Dolce and Gabbana: “Embrace it, it might make you love even more.”
Do you remember the fairytale that you used to read as a kid, ‘Goldilocks and The Three Bears’? There was Daddy bear, Mummy bear and Baby bear. The three of them lived together in blissful happiness – they were the epitome of the ‘traditional family’.
But then one day their perfect breakfast set-up was ruined by the evil Goldilocks. And if you’re Domenico Dolce or Stefano Gabbana, Goldilocks was most probably the spawn of an untraditional family because, in their words, not mine, “children of chemistry [are] synthetic children. Rented uterus, semen chosen from a catalogue.” (1)
Before I delve any further into the problems with the pairs’ ideals that they shared in an interview with Italian magazine, Panorama, it seems that I should suggest something that I always thought was nothing more than a fact; no child is “synthetic”. To bring a child into the world isn’t a spur-of-the-moment decision and it’s a decision based on a whole plethora of different factors – one of the most important being the guarantee that that child is going to be loved and cared for.
There was one quote from the D&G that I agreed with, but not for the reasons that they were proposed. Dolce said that bringing a child into the world should be an “act of love”. But surely he doesn’t think that love is simply the aftermath of sperm impregnating a woman through the act of sex? Is that the only way love is created? Because if it is, drop me out.
As a child of divorce I can wholeheartedly say that the ‘traditional family’ isn’t all it seems. In fact, the ideal, ethereal image of a traditional family is a huge problem. It’s archaic and there’s nothing romantic about it. Unless, of course, romance is a suppressed household filled with a ‘traditional family’ staying together because of social repression and embarrassment in the face of divorce. A forced ‘traditional family’ can be the most loveless place to be.

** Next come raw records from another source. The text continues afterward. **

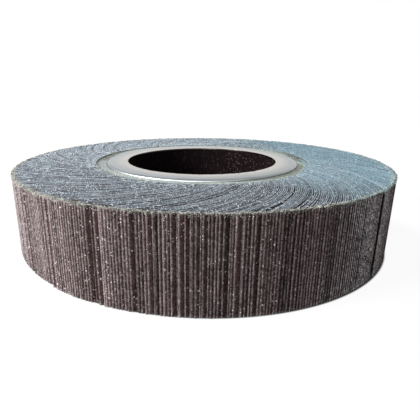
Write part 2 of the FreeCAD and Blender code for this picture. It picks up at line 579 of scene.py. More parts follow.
def make_resin_material(colours):
    """Resin that is greener on the right and duller on the left, with painted shade in its crevices and
    under the flaps.
    """
    material, _, place = new_material("Cured resin")
    x, y = coordinates(place)[:2]
    radius = use_group("Wheel place", Vector=place)["Radius"]
    look, lumps = mottled(place, colours.resin, 0.9, 10, 0.35)
    look = blended(times(specks(place, 2.2, 0.22, 0.3), 0.5), look, (0.10, 0.10, 0.10))
    # Greener on the right, where the darker green is partly painted shade
    look = blended(remap_mm(x, 20, 80, 0.0, 0.65), look, (0.15, 0.205, 0.155))
    look = blended(remap_mm(x, -60, -84, 0.0, 0.65), look, (0.13, 0.135, 0.14))
    # Painted shade under the flaps, most of it on the left and the right, and in the groove beside the
    # ring, which is widest at the front right.
    beside = times(remap_mm(y, 20, 40, 1.0, 0.0), remap_mm(y, -8, 4))
    wander = times_plus(beside, 4.5 * MM, times_plus(noise(place, 8), 5 * MM, radius))
    widened = times(remap_mm(x, 10, 50, 0.0, 4 * MM), remap_mm(y, -22, -6, 1.0, 0.0))
    groove = remap(minus(radius, widened), RING_RADIUS + 0.2 * MM, RING_RADIUS + 1.4 * MM, 1.0, 0.0)
    painted_crevice_shade = plus(remap_mm(wander, 88, 92.5), groove, clamp=True)
    painted_crevice_shade = times(painted_crevice_shade, times_plus(beside, 0.2, 0.75), remap_mm(y, 35, 60, 1.0, 0.25))
    look = blended(painted_crevice_shade, look, (0.058, 0.060, 0.048))
    # At the right, fluff from the flaps lies on the resin's margin.
    margin = remap_mm(times_plus(noise(place, 4), 3 * MM, radius), 88.2, 89.0)
    covered = times(margin, remap_mm(x, 74, 80), remap_mm(y, 5, 14, 1.0, 0.0))
    look = blended(covered, look, (0.115, 0.185, 0.215))
    return finished(material, look, remap(noise(place, 3), 0.3, 0.7, 0.42, 0.62),
                    Specular_IOR_Level=0.3, Normal=bump(lumps, 0.2, 0.5))


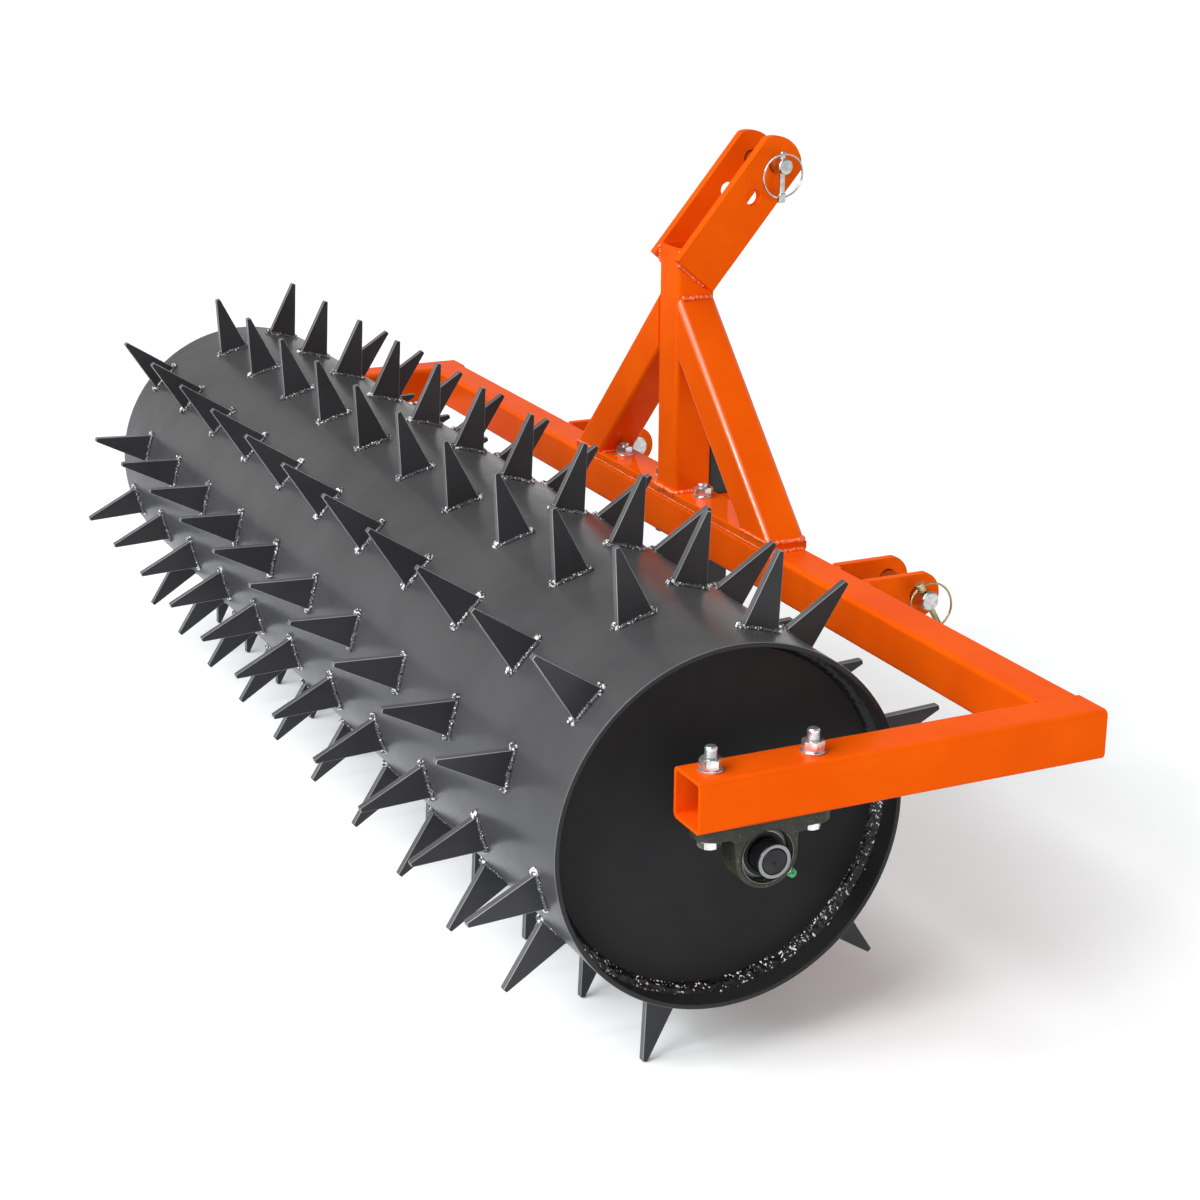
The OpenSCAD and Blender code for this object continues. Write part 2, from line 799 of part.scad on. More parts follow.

And an ‘untraditional’ or “synthetic” family can burst with love. By untraditional I mean a gay couple, a transgender couple, a family born through IVF and artificial insemination. Anything that doesn’t fit into the neat chocolate-box mold of Mum, Dad, son, daughter, a dog and a cat.
My problem with Dolce and Gabbana’s segregating statements didn’t lie so much with their anti-IVF and gay adoption comments (mainly because they were so ludicrously archaic that they didn’t deserve the attention they received) but in the fact that we still have an ideal family image; a 21st century nuclear family.
We live in a world so aware of diversity. Our generation is the most liberated in history in relation to gay awareness and acceptance, and it’s something I pride us on. If there’s one positive to take away from Dolce & Gabbana’s ludicrous comments, it’s the overwhelming support for IVF and gay adoption that followed and the outlandish backlash that the designers’ received. Their words didn’t scare us – yes, they were offensive – but they didn’t entice contemplation. They simply proved to us something that we already knew – that this world is filled with opinionated people
The route of a sperm doesn’t measure love. Love isn’t even a commodity to be measured. Parental love doesn’t disintegrate if insemination takes places in a test tube – it doesn’t discriminate between genders either.
“No chemical offspring and rented uterus: life has a natural flow, there are things that should not be changed.”
Well, D&G, traditions die, flows change and babies are born in test tubes – embrace it, it might make you love even more.